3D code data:
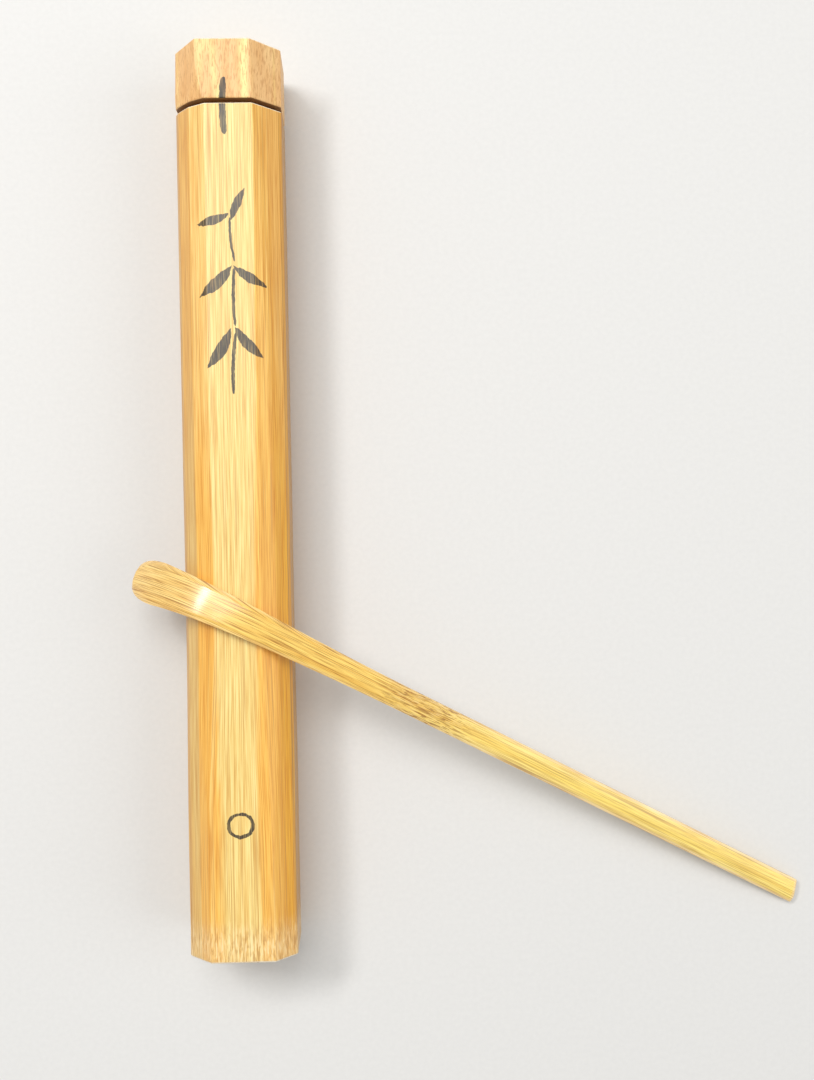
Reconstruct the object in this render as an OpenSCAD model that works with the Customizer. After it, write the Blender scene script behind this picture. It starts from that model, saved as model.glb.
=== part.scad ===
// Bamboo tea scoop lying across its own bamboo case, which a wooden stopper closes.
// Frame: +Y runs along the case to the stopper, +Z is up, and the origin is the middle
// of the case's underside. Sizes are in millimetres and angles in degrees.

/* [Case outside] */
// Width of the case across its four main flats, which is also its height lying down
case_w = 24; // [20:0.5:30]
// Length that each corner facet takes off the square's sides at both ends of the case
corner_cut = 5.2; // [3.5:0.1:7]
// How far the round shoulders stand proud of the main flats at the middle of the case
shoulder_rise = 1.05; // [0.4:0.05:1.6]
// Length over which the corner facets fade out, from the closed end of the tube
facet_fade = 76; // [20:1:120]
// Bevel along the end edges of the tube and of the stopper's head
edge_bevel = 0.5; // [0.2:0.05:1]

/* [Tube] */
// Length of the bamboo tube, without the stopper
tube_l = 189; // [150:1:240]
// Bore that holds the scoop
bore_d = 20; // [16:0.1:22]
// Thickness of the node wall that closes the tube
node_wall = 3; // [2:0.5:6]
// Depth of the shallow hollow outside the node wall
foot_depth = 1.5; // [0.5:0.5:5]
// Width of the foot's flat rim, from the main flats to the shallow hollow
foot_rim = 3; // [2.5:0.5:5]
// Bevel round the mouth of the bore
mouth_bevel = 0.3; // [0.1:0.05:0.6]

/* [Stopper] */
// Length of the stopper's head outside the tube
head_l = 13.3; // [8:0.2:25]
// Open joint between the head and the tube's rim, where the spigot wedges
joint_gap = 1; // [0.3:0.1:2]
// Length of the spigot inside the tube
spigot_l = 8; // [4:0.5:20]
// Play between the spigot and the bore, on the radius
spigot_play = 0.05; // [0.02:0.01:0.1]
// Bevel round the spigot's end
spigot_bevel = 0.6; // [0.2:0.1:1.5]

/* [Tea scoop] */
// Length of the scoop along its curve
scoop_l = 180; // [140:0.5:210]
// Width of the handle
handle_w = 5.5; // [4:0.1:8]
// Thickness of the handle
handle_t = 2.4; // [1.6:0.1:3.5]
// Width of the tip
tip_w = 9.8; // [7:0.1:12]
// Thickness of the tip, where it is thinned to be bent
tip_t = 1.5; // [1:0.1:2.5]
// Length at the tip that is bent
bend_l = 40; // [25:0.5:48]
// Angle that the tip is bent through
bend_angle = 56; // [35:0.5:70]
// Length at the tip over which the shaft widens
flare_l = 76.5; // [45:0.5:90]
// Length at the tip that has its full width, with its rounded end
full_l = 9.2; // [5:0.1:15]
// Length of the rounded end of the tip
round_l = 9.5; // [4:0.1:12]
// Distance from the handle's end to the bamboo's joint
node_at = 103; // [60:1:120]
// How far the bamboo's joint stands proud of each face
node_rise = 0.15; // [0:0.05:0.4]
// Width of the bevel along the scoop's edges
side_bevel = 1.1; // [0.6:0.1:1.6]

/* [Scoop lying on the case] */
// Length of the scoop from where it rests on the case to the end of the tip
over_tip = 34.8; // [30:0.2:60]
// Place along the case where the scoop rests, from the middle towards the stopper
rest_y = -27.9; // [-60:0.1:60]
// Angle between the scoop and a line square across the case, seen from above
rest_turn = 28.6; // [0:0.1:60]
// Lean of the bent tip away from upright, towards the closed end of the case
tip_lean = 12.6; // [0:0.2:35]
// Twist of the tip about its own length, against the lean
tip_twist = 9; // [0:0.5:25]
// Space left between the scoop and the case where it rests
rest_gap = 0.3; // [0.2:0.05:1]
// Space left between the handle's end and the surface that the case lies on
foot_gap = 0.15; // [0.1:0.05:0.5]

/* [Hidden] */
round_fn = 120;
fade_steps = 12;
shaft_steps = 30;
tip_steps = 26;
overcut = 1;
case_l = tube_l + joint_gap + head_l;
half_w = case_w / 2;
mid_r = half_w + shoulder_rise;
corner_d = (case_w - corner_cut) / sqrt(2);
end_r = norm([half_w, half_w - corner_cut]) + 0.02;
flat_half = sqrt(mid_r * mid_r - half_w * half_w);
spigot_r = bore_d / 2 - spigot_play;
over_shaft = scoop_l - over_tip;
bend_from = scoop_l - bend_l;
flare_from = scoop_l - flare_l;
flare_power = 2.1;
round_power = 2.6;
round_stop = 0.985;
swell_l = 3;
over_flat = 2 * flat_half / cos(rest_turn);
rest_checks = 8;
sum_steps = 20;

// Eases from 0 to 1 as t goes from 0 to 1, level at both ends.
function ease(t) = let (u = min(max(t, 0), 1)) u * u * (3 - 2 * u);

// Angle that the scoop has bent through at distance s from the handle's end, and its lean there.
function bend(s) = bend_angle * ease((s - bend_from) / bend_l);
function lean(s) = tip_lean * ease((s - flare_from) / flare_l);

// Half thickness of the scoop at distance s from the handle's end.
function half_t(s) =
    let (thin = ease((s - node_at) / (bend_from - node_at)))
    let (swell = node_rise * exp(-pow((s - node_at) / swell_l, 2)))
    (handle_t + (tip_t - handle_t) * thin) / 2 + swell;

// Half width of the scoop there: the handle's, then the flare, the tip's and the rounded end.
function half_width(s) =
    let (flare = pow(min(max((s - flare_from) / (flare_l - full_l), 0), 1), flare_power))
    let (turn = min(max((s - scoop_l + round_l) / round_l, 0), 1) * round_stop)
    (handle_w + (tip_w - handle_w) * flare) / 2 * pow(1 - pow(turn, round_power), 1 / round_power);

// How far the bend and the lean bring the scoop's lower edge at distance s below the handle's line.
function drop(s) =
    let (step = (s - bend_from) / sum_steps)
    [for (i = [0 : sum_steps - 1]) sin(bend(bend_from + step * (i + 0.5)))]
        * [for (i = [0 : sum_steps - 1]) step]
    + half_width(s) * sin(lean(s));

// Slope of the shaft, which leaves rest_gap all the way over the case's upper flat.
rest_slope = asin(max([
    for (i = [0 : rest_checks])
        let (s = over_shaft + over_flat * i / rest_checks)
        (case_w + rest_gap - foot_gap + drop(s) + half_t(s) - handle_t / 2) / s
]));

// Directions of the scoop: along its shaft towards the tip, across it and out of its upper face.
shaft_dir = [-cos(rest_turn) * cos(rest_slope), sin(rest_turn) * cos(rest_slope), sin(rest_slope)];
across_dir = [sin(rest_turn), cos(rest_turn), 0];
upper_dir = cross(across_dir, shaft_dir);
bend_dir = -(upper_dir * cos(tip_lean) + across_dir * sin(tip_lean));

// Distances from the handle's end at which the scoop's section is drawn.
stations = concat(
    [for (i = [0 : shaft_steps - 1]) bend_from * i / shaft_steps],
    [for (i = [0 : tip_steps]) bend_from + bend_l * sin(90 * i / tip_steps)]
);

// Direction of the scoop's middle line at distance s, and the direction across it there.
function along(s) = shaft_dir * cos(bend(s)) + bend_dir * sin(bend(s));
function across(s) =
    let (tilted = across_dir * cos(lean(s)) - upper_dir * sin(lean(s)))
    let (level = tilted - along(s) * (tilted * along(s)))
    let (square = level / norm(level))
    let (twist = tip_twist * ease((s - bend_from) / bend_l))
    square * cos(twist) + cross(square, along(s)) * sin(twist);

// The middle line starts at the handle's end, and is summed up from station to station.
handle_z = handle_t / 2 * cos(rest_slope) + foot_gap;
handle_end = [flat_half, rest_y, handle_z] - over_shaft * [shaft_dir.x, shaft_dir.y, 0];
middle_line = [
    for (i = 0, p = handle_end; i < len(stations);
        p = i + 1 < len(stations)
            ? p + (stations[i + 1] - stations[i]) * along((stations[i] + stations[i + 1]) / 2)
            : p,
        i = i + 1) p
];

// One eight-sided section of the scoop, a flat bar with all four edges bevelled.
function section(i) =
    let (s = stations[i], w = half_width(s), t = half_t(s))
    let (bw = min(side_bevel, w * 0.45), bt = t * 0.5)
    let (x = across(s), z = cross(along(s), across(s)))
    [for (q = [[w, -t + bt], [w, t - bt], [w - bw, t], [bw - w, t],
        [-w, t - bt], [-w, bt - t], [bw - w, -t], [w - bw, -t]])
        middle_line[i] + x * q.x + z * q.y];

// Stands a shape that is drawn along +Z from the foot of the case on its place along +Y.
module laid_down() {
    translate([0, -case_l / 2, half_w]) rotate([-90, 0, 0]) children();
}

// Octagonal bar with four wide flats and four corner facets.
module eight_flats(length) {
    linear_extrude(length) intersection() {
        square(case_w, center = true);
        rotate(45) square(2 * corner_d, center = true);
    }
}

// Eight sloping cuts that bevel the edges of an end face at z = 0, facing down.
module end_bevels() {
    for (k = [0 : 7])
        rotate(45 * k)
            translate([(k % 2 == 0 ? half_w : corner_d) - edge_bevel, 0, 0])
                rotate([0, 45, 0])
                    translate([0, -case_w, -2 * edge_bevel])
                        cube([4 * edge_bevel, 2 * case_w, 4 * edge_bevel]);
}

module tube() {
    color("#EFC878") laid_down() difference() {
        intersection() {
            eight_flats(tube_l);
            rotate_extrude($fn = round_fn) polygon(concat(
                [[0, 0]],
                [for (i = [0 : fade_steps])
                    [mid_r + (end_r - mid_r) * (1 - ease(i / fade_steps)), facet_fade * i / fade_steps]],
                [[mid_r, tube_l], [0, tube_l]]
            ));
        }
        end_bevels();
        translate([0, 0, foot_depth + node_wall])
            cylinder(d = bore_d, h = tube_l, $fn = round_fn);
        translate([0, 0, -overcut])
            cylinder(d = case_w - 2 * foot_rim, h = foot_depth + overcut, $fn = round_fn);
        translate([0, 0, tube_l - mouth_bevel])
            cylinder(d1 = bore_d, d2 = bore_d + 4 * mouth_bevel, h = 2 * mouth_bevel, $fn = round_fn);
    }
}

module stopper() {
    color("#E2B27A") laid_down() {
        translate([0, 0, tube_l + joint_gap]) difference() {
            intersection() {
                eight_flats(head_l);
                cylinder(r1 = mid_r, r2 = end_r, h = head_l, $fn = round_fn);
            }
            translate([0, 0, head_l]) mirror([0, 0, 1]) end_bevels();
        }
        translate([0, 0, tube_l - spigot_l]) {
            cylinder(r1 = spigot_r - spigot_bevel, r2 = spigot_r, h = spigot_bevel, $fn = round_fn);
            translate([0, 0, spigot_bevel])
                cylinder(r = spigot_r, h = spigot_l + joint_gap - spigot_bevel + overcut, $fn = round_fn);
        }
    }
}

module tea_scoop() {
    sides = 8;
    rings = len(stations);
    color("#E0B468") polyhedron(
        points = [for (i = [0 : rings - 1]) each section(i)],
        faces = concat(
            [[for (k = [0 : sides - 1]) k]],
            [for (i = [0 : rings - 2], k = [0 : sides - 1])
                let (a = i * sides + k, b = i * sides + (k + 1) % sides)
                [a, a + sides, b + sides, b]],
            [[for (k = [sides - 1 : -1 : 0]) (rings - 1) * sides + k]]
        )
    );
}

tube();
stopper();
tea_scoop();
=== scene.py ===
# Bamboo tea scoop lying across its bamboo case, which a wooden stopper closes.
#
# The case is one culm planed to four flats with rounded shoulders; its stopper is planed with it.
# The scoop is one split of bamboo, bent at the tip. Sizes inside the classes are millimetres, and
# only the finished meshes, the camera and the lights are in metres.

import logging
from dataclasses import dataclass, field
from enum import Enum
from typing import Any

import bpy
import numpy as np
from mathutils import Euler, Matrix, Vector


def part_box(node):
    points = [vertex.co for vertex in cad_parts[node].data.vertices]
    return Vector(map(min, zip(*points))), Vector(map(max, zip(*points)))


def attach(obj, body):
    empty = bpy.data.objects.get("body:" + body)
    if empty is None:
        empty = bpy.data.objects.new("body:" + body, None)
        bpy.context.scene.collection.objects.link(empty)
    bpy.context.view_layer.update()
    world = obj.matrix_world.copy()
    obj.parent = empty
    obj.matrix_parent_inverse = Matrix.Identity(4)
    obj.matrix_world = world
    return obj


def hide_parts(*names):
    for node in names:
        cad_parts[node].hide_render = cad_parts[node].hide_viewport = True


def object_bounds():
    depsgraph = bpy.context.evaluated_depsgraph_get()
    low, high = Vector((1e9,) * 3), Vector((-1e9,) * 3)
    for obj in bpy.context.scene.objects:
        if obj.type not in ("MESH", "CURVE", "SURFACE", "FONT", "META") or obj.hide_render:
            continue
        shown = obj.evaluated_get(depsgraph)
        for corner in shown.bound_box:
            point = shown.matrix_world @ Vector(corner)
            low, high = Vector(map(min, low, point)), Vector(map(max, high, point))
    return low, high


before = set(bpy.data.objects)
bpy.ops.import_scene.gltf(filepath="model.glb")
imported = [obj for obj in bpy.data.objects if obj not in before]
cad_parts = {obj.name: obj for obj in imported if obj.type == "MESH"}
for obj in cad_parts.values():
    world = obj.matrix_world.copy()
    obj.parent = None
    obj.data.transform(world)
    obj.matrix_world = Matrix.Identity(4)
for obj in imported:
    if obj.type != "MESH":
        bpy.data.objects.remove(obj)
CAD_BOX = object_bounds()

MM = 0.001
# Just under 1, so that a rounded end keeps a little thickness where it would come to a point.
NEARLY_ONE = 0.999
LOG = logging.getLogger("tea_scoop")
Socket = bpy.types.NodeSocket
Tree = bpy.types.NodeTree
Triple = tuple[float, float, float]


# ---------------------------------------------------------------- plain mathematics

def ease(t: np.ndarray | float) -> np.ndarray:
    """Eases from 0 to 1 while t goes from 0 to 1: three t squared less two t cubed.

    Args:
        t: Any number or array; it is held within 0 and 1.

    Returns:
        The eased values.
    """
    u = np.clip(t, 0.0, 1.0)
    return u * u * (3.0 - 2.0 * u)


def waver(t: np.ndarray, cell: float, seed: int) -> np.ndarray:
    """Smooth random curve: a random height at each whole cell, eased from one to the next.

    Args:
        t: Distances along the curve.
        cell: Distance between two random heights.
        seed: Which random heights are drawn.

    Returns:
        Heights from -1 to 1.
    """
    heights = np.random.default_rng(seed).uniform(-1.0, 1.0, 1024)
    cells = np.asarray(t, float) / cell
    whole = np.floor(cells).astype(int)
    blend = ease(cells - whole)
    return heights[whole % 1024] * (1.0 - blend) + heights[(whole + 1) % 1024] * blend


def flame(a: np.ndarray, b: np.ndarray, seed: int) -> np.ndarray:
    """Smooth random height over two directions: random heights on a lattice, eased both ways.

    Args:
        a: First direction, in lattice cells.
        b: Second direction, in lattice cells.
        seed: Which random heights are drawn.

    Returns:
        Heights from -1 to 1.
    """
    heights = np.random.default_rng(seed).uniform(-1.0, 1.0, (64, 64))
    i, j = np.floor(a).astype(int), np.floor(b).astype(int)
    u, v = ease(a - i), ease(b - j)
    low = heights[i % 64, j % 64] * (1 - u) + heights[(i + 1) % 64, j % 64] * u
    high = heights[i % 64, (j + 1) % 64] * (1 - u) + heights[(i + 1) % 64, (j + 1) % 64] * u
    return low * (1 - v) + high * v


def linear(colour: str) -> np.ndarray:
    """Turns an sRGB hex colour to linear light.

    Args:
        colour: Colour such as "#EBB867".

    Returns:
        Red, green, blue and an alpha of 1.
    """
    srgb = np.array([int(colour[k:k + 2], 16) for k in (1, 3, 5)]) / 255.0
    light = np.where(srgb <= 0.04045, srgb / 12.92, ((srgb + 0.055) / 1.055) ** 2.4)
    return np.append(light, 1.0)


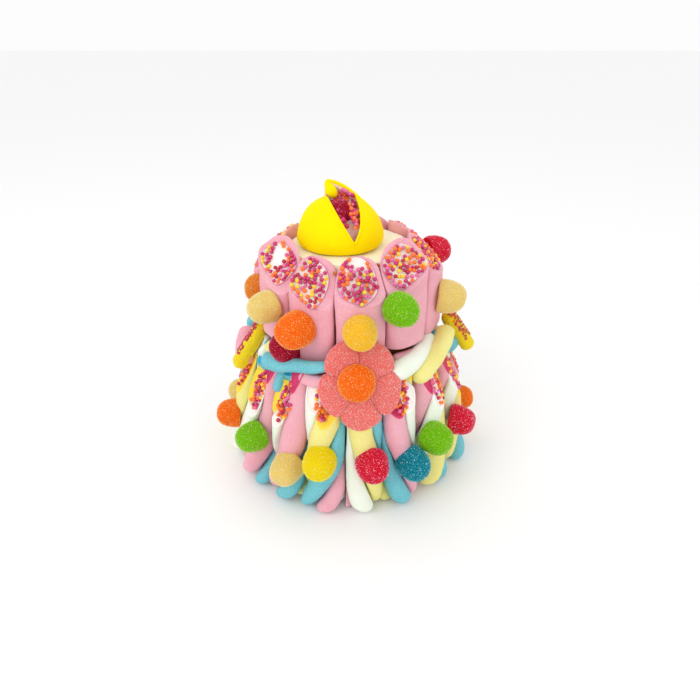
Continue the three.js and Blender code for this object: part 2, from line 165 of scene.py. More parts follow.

▶ _Given task_: Read the entries and select each line where the word "names" is found.

▶ _Full response_:
def hide_parts(*names):
    for node in names:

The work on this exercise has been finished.